Revolution isn’t good for the stock market.
That premise can be seen in the recent selloff in Chinese stocks, as the benchmark ETF in the region — the iShares China Large-Cap ETF (FXI) — has slid 6.3% over the past five trading sessions. Other major Chinese ETFs also were down, including the SPDR S&P China ETF (GXC), off 4%, the Guggenheim China Technology ETF (CQQQ), similarly down 4.6%, the iShares MSCI China ETF (MCHI), off 4.5%, and the PowerShares Golden Dragon Halter China (PGJ), which sank 3.8%.
Of course, revolution isn’t quite what’s happening in the streets of Hong Kong right now.
In fact, the rather tame protests — over the Chinese government’s move to permit only Beijing-approved candidates to be eligible for election in Hong Kong’s 2017 election for the post of chief executive (think big city US mayor) — have a lot of people voicing their discontent in the streets, but there hasn’t been any actual reports of blood.

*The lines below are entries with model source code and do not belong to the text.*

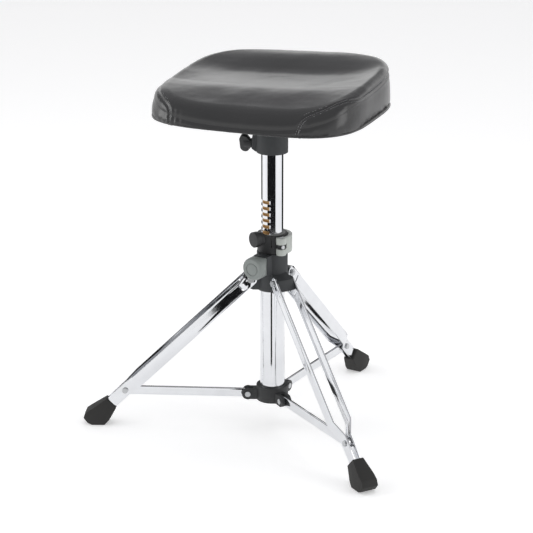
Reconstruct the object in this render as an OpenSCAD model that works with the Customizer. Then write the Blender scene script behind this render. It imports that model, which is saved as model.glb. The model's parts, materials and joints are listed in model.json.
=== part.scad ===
// Drum throne: padded seat on a notched post, clamped in a folding three-legged stand.
// Origin on the column's axis at the floor, +Z up, front of the seat towards -Y. Millimetres.

/* [Column and post] */
// Outer diameter of the base tube
tube_d = 40; // [36:0.5:46]
// Wall of the base tube
tube_wall = 2; // [1.5:0.1:2.2]
// Outer diameter of the seat post
post_d = 35; // [31:0.5:35]
// Wall of the seat post
post_wall = 2; // [1.5:0.1:3]
// Wall of the notched sleeve inside the post
sleeve_wall = 5; // [4.5:0.1:6]
// Height of the post's top end
post_top_z = 518; // [510:1:518]
// Length of the seat post
post_length = 378; // [340:1:390]
// Distance between height notches
notch_pitch = 10; // [8.5:0.1:12]
// Height of one notch
notch_h = 5.4; // [5.2:0.1:6]
// Notches above and below the index bolt
notch_steps = 6; // [4:1:6]
// Depth of the notches, from the post's outside
notch_depth = 5.3; // [4:0.1:5.6]

/* [Collar and index bolt] */
// Height of the collar's lower face
collar_z = 301; // [300.6:0.1:303]
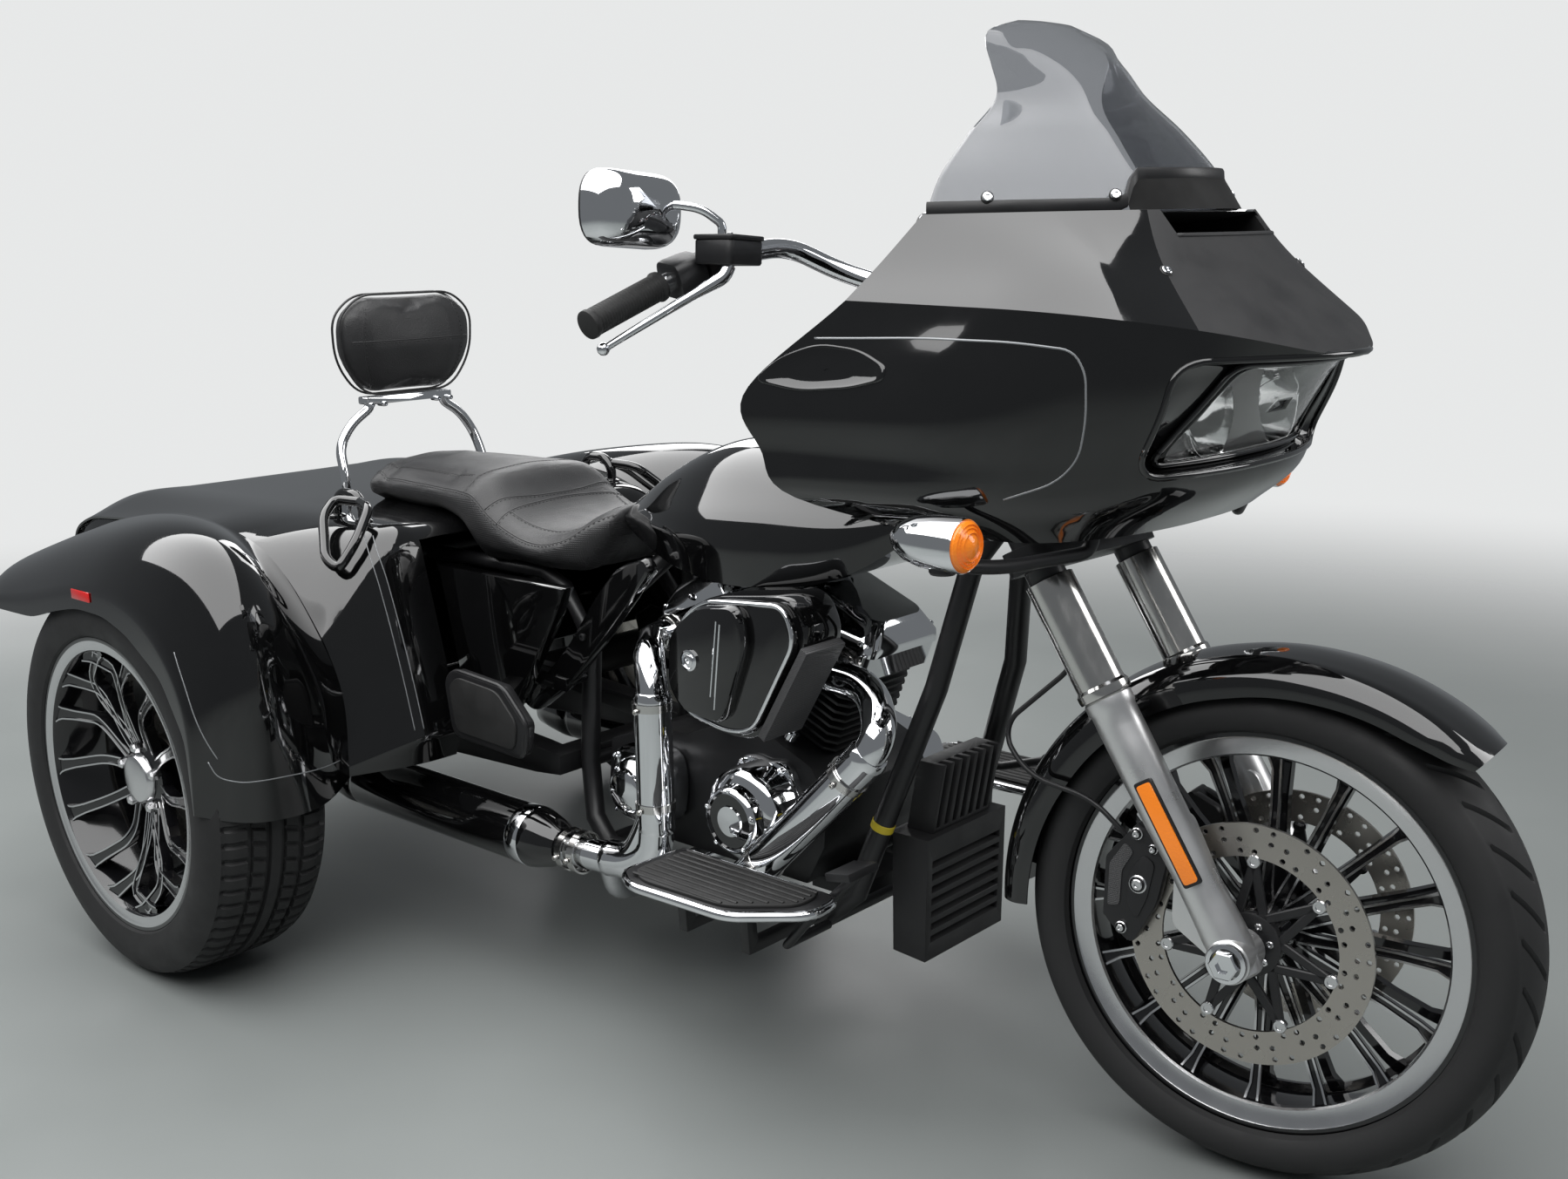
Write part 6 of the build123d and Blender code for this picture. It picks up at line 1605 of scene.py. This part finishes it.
def front_brakes():
    mesh = Mesh()
    carrier = [(72.4, 20), (72.4, 36), (90, 40), (93.5, 40), (94.5, 37), (94.5, 17)]
    section = np.array([(-5.5, -2.5), (5.5, -2.5), (5.5, 2), (4, 3), (-4, 3), (-5.5, 2)])
    button = [(0, 8.5), (7, 8.5), (8.5, 7.4), (8.5, 4.4), (7, 4), (7, 0.2)]
    for side in (-1, 1):
        rotor(mesh, side * 87.5, side * 92.5)
        across = np.array([0.0, side, 0.0])
        mesh.lathe(carrier, FRONT_AXLE, across, mat=1)
        # Seven pairs of arms lead from the carrier to the ring
        for k in range(7):
            a = math.radians(90 + 360 / 7 * k)
            end = FRONT_AXLE + about(103, a) + across * 90
            for lean in (-0.22, 0.22):
                start = FRONT_AXLE + about(36, a + lean * 2.2) + across * 90
                off = np.cross(across, unit(end - start))
                rows = [p + section[:, :1] * off + section[:, 1:] * across for p in (start, (start + end) / 2, end)]
                mesh.grid(rows, wrap=True, cap=True, mat=1)
            mesh.lathe(button, FRONT_AXLE + about(104, a) + across * 86.5, across, count=22, mat=2)
            mesh.bolt(FRONT_AXLE + about(28, a + 0.45) + across * 94, across, radius=4.6, height=4, mat=2)
    obj = mesh.make(
        "front_discs_dressed", ["disc", "satin", "machined"], body=FRONT_WHEEL, steered=True, replaces="front_discs",
        slot="disc_steel", sharp=30,
    )
    with edited(obj) as bm:
        bmesh.ops.remove_doubles(bm, verts=bm.verts, dist=WELD)
        bmesh.ops.recalc_face_normals(bm, faces=bm.faces)


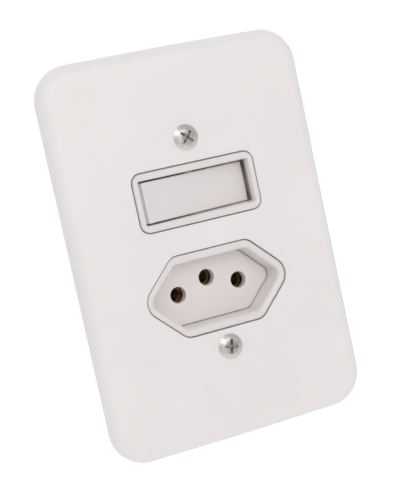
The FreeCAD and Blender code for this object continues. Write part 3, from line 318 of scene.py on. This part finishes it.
def add_floor():
    """A pale level floor well below the plate."""
    data = bpy.data.meshes.new("floor")
    half = FLOOR_SIZE / 2
    corners = [(-half, -half, 0), (half, -half, 0), (half, half, 0), (-half, half, 0)]
    data.from_pydata(corners, [], [(0, 1, 2, 3)])
    floor = bpy.data.objects.new("floor", data)
    floor.location.z = -FLOOR_DROP
    scene.collection.objects.link(floor)
    material = bpy.data.materials.new("floor_paper")
    material.use_nodes = True
    surface = material.node_tree.nodes["Principled BSDF"]
    surface.inputs["Base Color"].default_value = FLOOR_SHADE
    surface.inputs["Roughness"].default_value = FLOOR_ROUGHNESS
    surface.inputs["Emission Color"].default_value = WHITE
    surface.inputs["Emission Strength"].default_value = FLOOR_GLOW
    data.materials.append(material)
    floor.visible_diffuse = False
    floor.visible_glossy = False


def add_world():
    """White to the camera, and as light a soft dome, brighter from below and from behind."""
    world = bpy.data.worlds.new("studio")
    world.use_nodes = True
    scene.world = world
    tree = world.node_tree
    tree.nodes.clear()
    direction = tree.nodes.new("ShaderNodeTexCoord").outputs["Generated"]
    split = tree.nodes.new("ShaderNodeSeparateXYZ")
    tree.links.new(direction, split.inputs["Vector"])

    def strength(axis, start, end, low, high):
        """From low to high as the direction's share along an axis goes from start to end."""
        node = tree.nodes.new("ShaderNodeMapRange")
        limits = {"From Min": start, "From Max": end, "To Min": low, "To Max": high}
        for name, value in limits.items():
            node.inputs[name].default_value = value
        tree.links.new(split.outputs[axis], node.inputs["Value"])
        return node.outputs["Result"]

    def background():
        node = tree.nodes.new("ShaderNodeBackground")
        node.inputs["Color"].default_value = WHITE
        return node

    total = tree.nodes.new("ShaderNodeMath")
    total.operation = "ADD"
    tree.links.new(strength("Z", -1, 0, DOME_BELOW, DOME_ABOVE), total.inputs[0])
    tree.links.new(strength("Y", 0, BEHIND_FULL, 0, DOME_BEHIND), total.inputs[1])
    dome = background()
    tree.links.new(total.outputs["Value"], dome.inputs["Strength"])
    backdrop = background()
    backdrop.inputs["Strength"].default_value = BACKDROP
    seen = tree.nodes.new("ShaderNodeLightPath").outputs["Is Camera Ray"]
    mix = tree.nodes.new("ShaderNodeMixShader")
    tree.links.new(seen, mix.inputs["Fac"])
    tree.links.new(dome.outputs["Background"], mix.inputs[1])
    tree.links.new(backdrop.outputs["Background"], mix.inputs[2])
    output = tree.nodes.new("ShaderNodeOutputWorld")
    tree.links.new(mix.outputs["Shader"], output.inputs["Surface"])


def add_light(name, place, size, power):
    """A round lamp that is turned towards the middle of the plate."""
    data = bpy.data.lights.new(name, "AREA")
    data.shape = "DISK"
    data.size = size
    data.energy = power
    light = bpy.data.objects.new(name, data)
    place = Vector(place)
    turn = (-place).to_track_quat("-Z", "Y").to_matrix().to_4x4()
    light.matrix_world = Matrix.Translation(place) @ turn
    scene.collection.objects.link(light)


scene.view_settings.view_transform = "Standard"
add_camera()
add_floor()
add_world()
add_light("key", place=(0.1, -2.05, 0.45), size=1.6, power=8.8)
add_light("fill", place=(-0.9, -1.5, 1.1), size=1.2, power=4.7)
add_plastics()
add_metals()
add_spring()
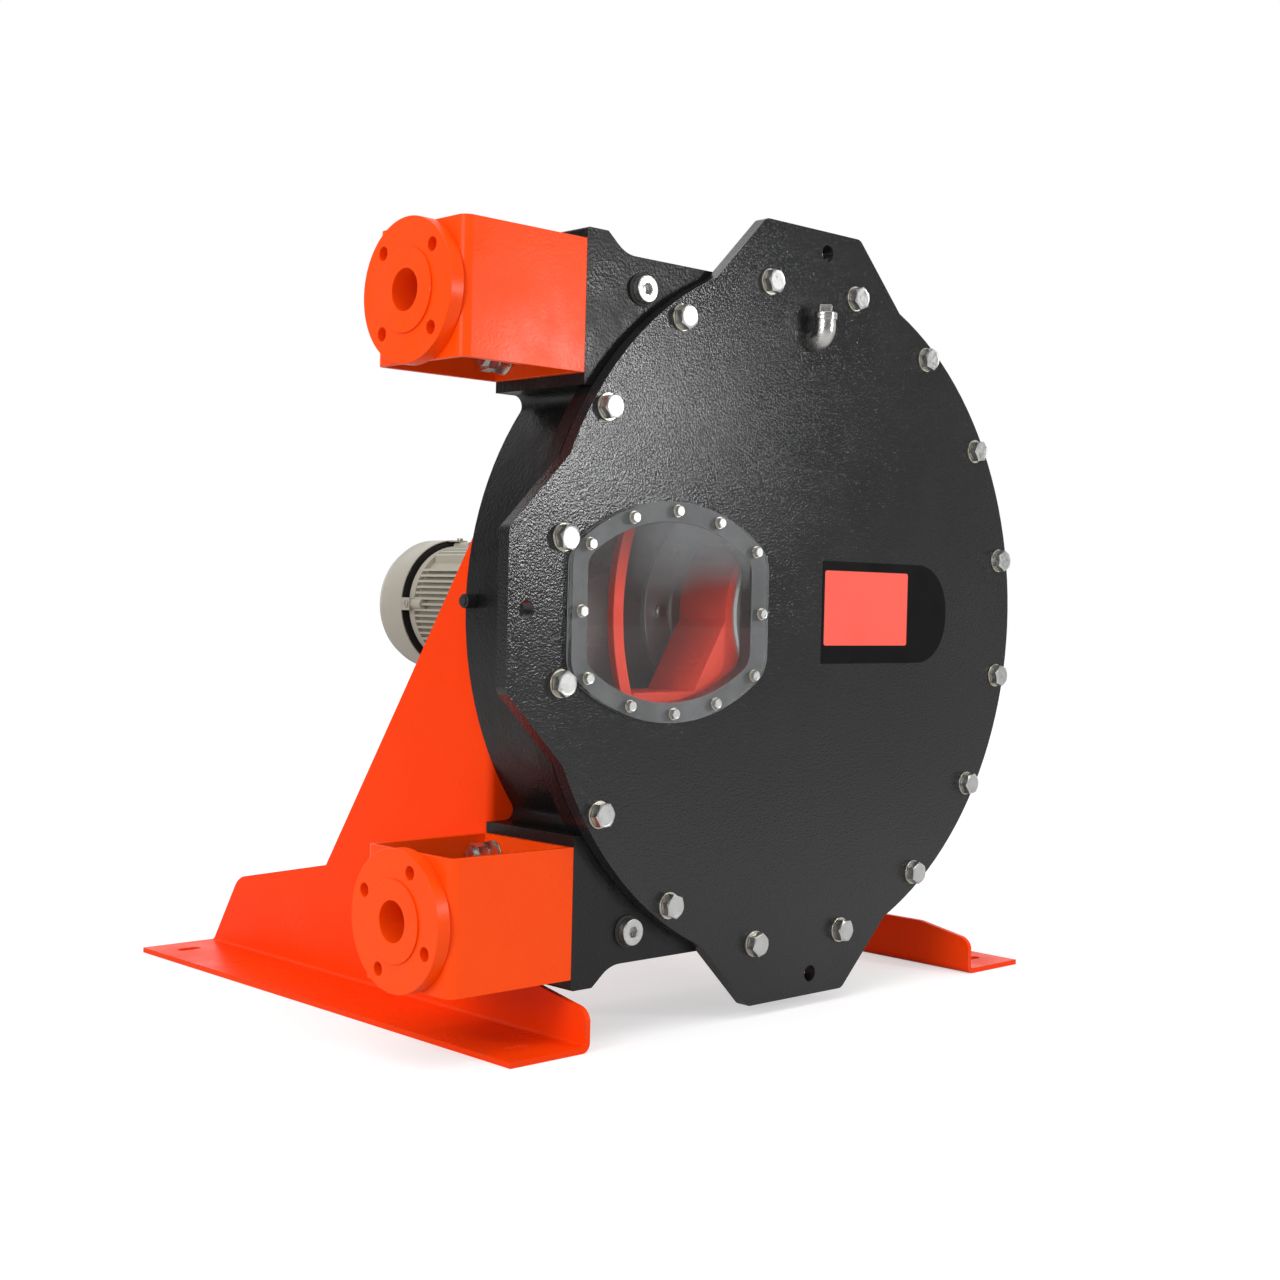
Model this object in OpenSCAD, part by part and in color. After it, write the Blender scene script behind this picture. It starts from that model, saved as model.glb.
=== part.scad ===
// Peristaltic hose pump with a hose of 65 mm bore and a coaxial gearmotor.
// The pump frame has its origin on the pump axis in the cover's front face,
// with X to the right, Y to the back and Z up. at_pump() moves it onto the floor.

/* [Support frame] */
// Height of the pump axis above the floor
axis_h = 577; // [570:1:640]
// Length of each foot, front to back
foot_len = 940; // [900:1:1000]
// Outside width over both feet
foot_span = 1090; // [1040:1:1160]
// Outside width over both webs
web_span = 838; // [820:1:880]
// Thickness of the bent plates
frame_t = 8; // [6:0.5:10]
// How far the feet reach in front of the cover
foot_lead = 7; // [0:1:20]
// Width of the upright flange that carries the pump head
post_w = 84; // [70:1:100]
// Height of the upright's top above the pump axis
post_top = 166; // [120:1:200]
// Height of the low nose below the port
nose_h = 73; // [50:1:74]
// Width of the foot slots
slot_w = 18; // [14:1:22]
// Length of the foot slots, end to end
slot_len = 40; // [30:1:60]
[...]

Yes, there have been arrests, and according to mainstream media reports, Hong Kong police said Sept. 29 that they had arrested 89 people since protests began. Those arrests include forcible entry, disorderly conduct and obstructing police.
A disruptive force? Yes. Revolutionary? Hardly.
Ironically, the selling in Chinese stocks in reaction to Hong Kong protests can be viewed, in my opinion, as a sort of metaphoric “blood in the streets” buying opportunity.
Most investors are likely familiar with this old adage, which was originally stated by the famed 18th-century British nobleman and Rothschild banking heir Baron Rothschild. Buying when there’s blood in the streets was Rothschild’s formula for investing success, and though I’m no fan of elite British banking cartel members, I am a fan of borrowing this premise to buy quality stocks and ETFs when they’re selling at a discount.
The recent protest-inspired selling in Chinese ETFs such as FXI, GXC, CQQQ, MCHI and PGJ now have given patient investors an attractive entry price by which to make money over the long term, as buying now could allow you to cash in on a China rebound in the months and years to come.
Although the China growth story has been the subject of much criticism and skepticism this year, the fact is that even if China’s economy only achieves a World Bank-lowered 7.6% expansion rate for the year, this growth would still be more than sufficient to avoid any dreaded “hard landing” scenario in the second-largest economy in the world.
Moreover, even if the growth data slides, and especially if other important economic metrics such as the nation’s manufacturing PMI begin to show signs of a slowing, Chinese policymakers aren’t going to sit idly by and do nothing.
The smart money knows that Chinese officials won’t hesitate to inject more monetary stimulus into the economy in order to combat any economic slowing. The big injection of capital from the People’s Bank of China (PBOC) was largely responsible for the Chinese stock boom post-financial crisis. That move saw FXI spike nearly 90% from March 2009 through December 2010. And while that kind of surge isn’t likely again for Chinese ETFs, more stimulus from the PBOC certainly is China equity bullish.
So, if you’re looking for a sector selling at a discount to long-term growth potential, then turn your head to the Far East, and get long Chinese ETFs.
As of this writing, Jim Woods did not hold a position in any of the aforementioned securities.